Die Technologie ermöglicht es, Gebäude als Materiallager der Zukunft zu betrachten. Schon heute könnten beispielsweise Bauunternehmen anhand von Bestandsanalysen abschätzen, welche Materialien bei einem Rückbau anfallen und für neue Bauprojekte eingeplant werden können. Optocycle kann nun diese Planzahlen verifizieren und in IST-Zahlen umwandeln. So wird eine neue Form der Ressourcenplanung möglich, die den Einsatz von Primärrohstoffen optimal ergänzen kann und eine Optimierung entlang der gesamten Wertschöpfungskette ermöglicht.

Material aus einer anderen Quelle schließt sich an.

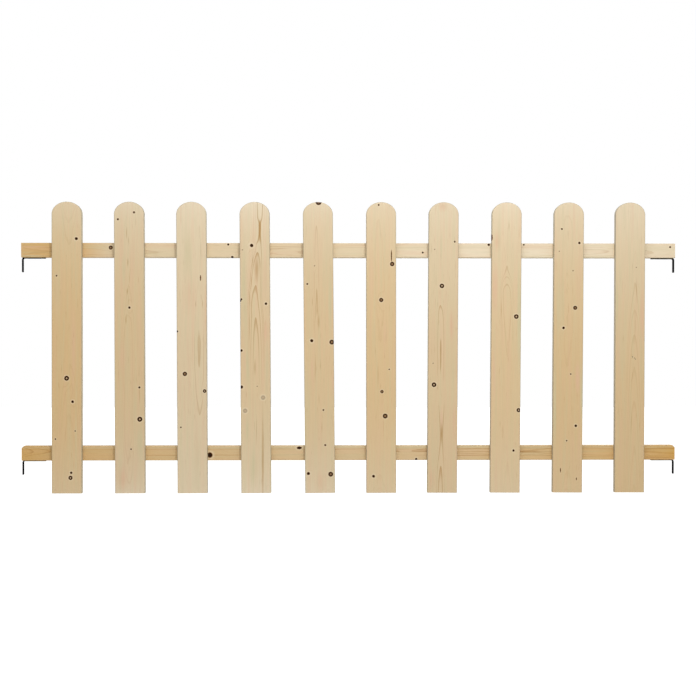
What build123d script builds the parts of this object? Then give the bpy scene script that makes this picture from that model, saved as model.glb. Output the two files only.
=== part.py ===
from build123d import *
from math import atan, degrees
import os

# Wooden picket fence panel in millimetres, +Z up, pickets facing -Y, rails along X.
# The origin is on the outer face of the lower left bracket's hanging leg, midway
# between its two screw holes: the face that goes against the left-hand post.

os.makedirs("parts", exist_ok=True)

# Panel
panel_length = 1800.0
picket_height = 797.0
picket_gap = 89.5
least_end_space = 70.0  # bare rail at each end, before the row of pickets is centred

# Pickets: planed boards with a half-elliptical head
picket_width = 82.0
picket_thickness = 18.0
head_rise = 34.0
picket_edge = 2.5
foot_edge = 0.5
# Hand assembly: foot to the right of the head, and shift to the right, for each picket
picket_leans = (-1.0, 2.0, 3.0, 4.5, 6.5, 0.5, -4.5, -5.0, -4.5, -2.0)
picket_shifts = (-0.5, -1.0, -2.5, -0.5, 2.0, 1.0, -1.0, 0.5, 0.5, -1.0)

# Rails: planed battens behind the pickets
rail_height = 40.0
rail_depth = 28.0
rail_edge = 2.0
feet_below_lower_rail = 88.0
crowns_above_upper_rail = 111.0
lower_rail_corner = 5.5  # cut off the lower rail's upper end corners

# Brackets: bent steel strip, one leg under the rail and one hanging against the post
bracket_thickness = 2.5
bracket_width = 12.0
rail_leg = 64.0
hanging_leg = 40.0
bend_radius = 3.0
leg_corner = 3.0
hole_from_bend = 12.0
hole_from_tip = 10.0
steel_clearance = 0.2

# Countersunk wood screws
screw_radius = 2.0
screw_head_radius = 3.7
screw_point = 4.0
wood_clearance = 0.05
wood_over_bracket_screw = 17.5
wood_over_picket_screw = 6.0
screw_from_picket_side = 20.0
screw_from_rail_edge = 12.0

# Heights, from the origin between the lower left bracket's screw holes
lower_rail_bottom = (hole_from_bend + hanging_leg - hole_from_tip) / 2
feet = lower_rail_bottom - feet_below_lower_rail
crowns = feet + picket_height
upper_rail_bottom = crowns - crowns_above_upper_rail - rail_height
picket_middle = (feet + crowns) / 2

# Depths, with the brackets centred under the rails
rail_front = -rail_depth / 2
rail_back = rail_front + rail_depth

# Row of pickets: as many as the rails have room for, centred on the rails
picket_pitch = picket_width + picket_gap
row_room = panel_length - 2 * least_end_space + picket_gap
picket_count = int(row_room // picket_pitch)
row_length = picket_count * picket_pitch - picket_gap
first_picket = (panel_length - row_length + picket_width) / 2

picket_screw_length = rail_depth + picket_thickness - wood_over_picket_screw
bracket_screw_length = bracket_thickness + rail_height - wood_over_bracket_screw


def lean_of(number):
    """How far the foot of a picket stands to the right of its head."""
    return picket_leans[number % len(picket_leans)]


def picket_centre(number, height):
    """Place along the panel of a picket's centre line at a height."""
    upright = first_picket + number * picket_pitch + picket_shifts[number % len(picket_shifts)]
    return upright - lean_of(number) * (height - picket_middle) / picket_height


def screw(length, clearance=0.0):
    """Countersunk screw pointing up from its flat head; with a clearance, the hole for it."""
    head = screw_head_radius + clearance
    shank = screw_radius + clearance
    outline = Polyline(
        (0, 0), (head, 0), (shank, head - shank), (shank, length - screw_point), (0, length + clearance), close=True
    )
    return revolve(Plane.XZ * make_face(outline), Axis.Z)


def picket_screw_places(number):
    """Places of a picket's screws, two to a rail and staggered, pointing forwards."""
    across = picket_width / 2 - screw_from_picket_side
    up = rail_height / 2 - screw_from_rail_edge
    places = []
    for rail_bottom in (lower_rail_bottom, upper_rail_bottom):
        for side in (-1, 1):
            height = rail_bottom + rail_height / 2 + side * up
            x = picket_centre(number, height) + side * across
            places.append(Location((x, rail_back, height), (90, 0, 0)))
    return places


def left_bracket_screw_places(rail_bottom):
    """Places of the screws that go up through a left-hand bracket into its rail."""
    return [
        Location((x, 0, rail_bottom - bracket_thickness))
        for x in (hole_from_bend, rail_leg - hole_from_tip)
    ]


def at_right_end(shape):
    """The same piece at the other end of the panel."""
    return mirror(shape, about=Plane.YZ.offset(panel_length / 2))


def picket(number):
    """Board with its head, eased edges, lean and screw holes."""
    half = picket_width / 2
    shoulder = picket_height / 2 - head_rise
    sides = Polyline((half, shoulder), (half, -picket_height / 2), (-half, -picket_height / 2), (-half, shoulder))
    head = EllipticalCenterArc((0, shoulder), half, head_rise, start_angle=0, arc_size=180)
    board = extrude(Plane.XZ * make_face([sides, head]), picket_thickness)
    foot_edges = board.edges().group_by(Axis.Z)[0]
    outline_edges = [
        edge
        for face in (board.faces().sort_by(Axis.Y)[0], board.faces().sort_by(Axis.Y)[-1])
        for edge in face.edges()
        if edge not in foot_edges
    ]
    board = fillet(outline_edges, picket_edge)
    board = chamfer(board.faces().sort_by(Axis.Z)[0].edges(), foot_edge)
    lean = degrees(atan(lean_of(number) / picket_height))
    board = Location((picket_centre(number, picket_middle), rail_front, picket_middle), (0, -lean, 0)) * board
    for place in picket_screw_places(number):
        board -= place * screw(picket_screw_length, wood_clearance)
    return board


def rail(bottom, end_corner=0.0):
    """Batten with eased long edges and the holes of the screws that meet it."""
    outline = Plane.XZ * Rectangle(panel_length, rail_height, align=(Align.MIN, Align.MIN))
    batten = Location((0, rail_back, bottom)) * extrude(outline, rail_depth)
    if end_corner > 0:
        batten = chamfer(batten.edges().filter_by(Axis.Y).group_by(Axis.Z)[-1], end_corner)
    long_edges = batten.edges().filter_by(Axis.X)
    batten = fillet(long_edges, rail_edge)
    for number in range(picket_count):
        for place in picket_screw_places(number):
            if bottom < place.position.Z < bottom + rail_height:
                batten -= place * screw(picket_screw_length, wood_clearance)
    for place in left_bracket_screw_places(bottom):
        hole = place * screw(bracket_screw_length, wood_clearance)
        batten = batten - hole - at_right_end(hole)
    return batten


def left_bracket(rail_bottom):
    """Bent strip with rounded tips and two countersunk holes in each leg."""
    inside = bracket_thickness
    outline = Polyline(
        (0, 0), (rail_leg, 0), (rail_leg, -inside), (inside, -inside), (inside, -hanging_leg), (0, -hanging_leg),
        close=True,
    )
    strip = extrude(Plane.XZ * make_face(outline), bracket_width / 2, both=True)
    bends = strip.edges().filter_by(Axis.Y)
    outer_bend = bends.sort_by(lambda edge: edge.center().X - edge.center().Z)[0]
    strip = fillet(outer_bend, bend_radius + bracket_thickness)
    bends = strip.edges().filter_by(Axis.Y)
    inner_bend = bends.sort_by_distance(Vector(inside, 0, -inside))[0]
    strip = fillet(inner_bend, bend_radius)
    strip = fillet(strip.edges().filter_by(Axis.Z).group_by(Axis.X)[-1], leg_corner)
    strip = fillet(strip.edges().filter_by(Axis.X).group_by(Axis.Z)[0], leg_corner)
    strip = Location((0, 0, rail_bottom)) * strip
    hole = screw(bracket_screw_length, steel_clearance)
    for place in left_bracket_screw_places(rail_bottom):
        strip -= place * hole
    for drop in (hole_from_bend, hanging_leg - hole_from_tip):
        strip -= Location((bracket_thickness, 0, rail_bottom - drop), (0, -90, 0)) * hole
    return strip


def save(name, *solids):
    """Write one named piece."""
    shape = solids[0] if len(solids) == 1 else Compound(solids)
    export_step(shape, f"parts/{name}.step")


for number in range(picket_count):
    name = f"picket_{number + 1:02d}"
    save(name, picket(number))
    screws = [place * screw(picket_screw_length) for place in picket_screw_places(number)]
    save(f"{name}_screws", *screws)

save("upper_rail", rail(upper_rail_bottom))
save("lower_rail", rail(lower_rail_bottom, lower_rail_corner))

for level, rail_bottom in (("upper", upper_rail_bottom), ("lower", lower_rail_bottom)):
    bracket = left_bracket(rail_bottom)
    screws = [place * screw(bracket_screw_length) for place in left_bracket_screw_places(rail_bottom)]
    save(f"{level}_left_bracket", bracket)
    save(f"{level}_left_bracket_screws", *screws)
    save(f"{level}_right_bracket", at_right_end(bracket))
    save(f"{level}_right_bracket_screws", *[at_right_end(piece) for piece in screws])
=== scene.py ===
import logging
import math
from collections.abc import Mapping, Sequence
from dataclasses import dataclass
from enum import Enum

import bmesh
import bpy
from bmesh.types import BMEdge, BMesh, BMVert
from bpy.types import Material, Node, NodeSocket, NodeTree, Object
from mathutils import Matrix, Vector


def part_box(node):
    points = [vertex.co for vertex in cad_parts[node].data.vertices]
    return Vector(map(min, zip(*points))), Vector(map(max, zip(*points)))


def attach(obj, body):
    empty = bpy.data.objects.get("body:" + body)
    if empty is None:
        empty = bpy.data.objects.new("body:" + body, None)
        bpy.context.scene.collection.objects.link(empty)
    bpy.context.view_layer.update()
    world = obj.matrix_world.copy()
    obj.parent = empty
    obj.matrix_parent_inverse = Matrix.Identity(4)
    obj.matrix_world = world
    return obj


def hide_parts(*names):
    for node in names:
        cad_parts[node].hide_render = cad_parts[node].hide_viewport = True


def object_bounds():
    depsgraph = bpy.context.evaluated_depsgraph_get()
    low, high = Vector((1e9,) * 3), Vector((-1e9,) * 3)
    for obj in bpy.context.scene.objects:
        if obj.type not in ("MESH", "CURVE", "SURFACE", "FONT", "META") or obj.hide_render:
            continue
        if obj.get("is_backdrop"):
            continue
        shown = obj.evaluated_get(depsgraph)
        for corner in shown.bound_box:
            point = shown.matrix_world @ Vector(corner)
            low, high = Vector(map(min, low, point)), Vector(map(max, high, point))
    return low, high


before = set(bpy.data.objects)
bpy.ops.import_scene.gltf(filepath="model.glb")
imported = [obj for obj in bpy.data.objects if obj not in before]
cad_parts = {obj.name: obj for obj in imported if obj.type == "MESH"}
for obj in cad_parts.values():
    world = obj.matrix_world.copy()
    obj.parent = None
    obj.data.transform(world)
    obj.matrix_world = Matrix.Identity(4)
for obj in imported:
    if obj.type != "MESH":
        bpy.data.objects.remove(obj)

LOG = logging.getLogger("fence_panel")
MM = 0.001
MERGE = 0.001 * MM
# Radius of knots and streaks through a board, in millimetres: they run straight to its back
ENDLESS = 1e6
BODY = "root"
PHOTO_SIZE = 696
SENSOR_WIDTH = 36.0
# What may feed the input of a node
Source = Node | NodeSocket | float | Sequence[float]
Pair = tuple[float, float]
Triple = tuple[float, float, float]
SMOOTH = {"interpolation_type": "SMOOTHSTEP"}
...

Blick in die Zukunft: Die Baumaterialien von morgen
Nachhaltiges Bauen wird in den kommenden Jahren von innovativen Materialien und neuen Kreislaufprozessen geprägt sein. Die Vision von Optocycle ist eine Bauwirtschaft, in der jeder Bauschutt neuer Baustoff wird. Die Digitalisierung der Branche schafft die Grundlage dafür, dass Materialströme nicht mehr im Verborgenen bleiben, sondern gezielt gesteuert und nachhaltig genutzt werden. In Zukunft könnten Abbruchgebäude nicht mehr als Abfall betrachtet, sondern als wertvolle Rohstoffquelle gehandelt werden. Damit wäre ein entscheidender Schritt getan, um die Bauwirtschaft nicht nur nachhaltiger, sondern auch wirtschaftlicher zu gestalten.
Max-Frederick Gerken
Zur Person
Max-Frederick Gerken ist Co-Founder und CEO der Optocycle GmbH.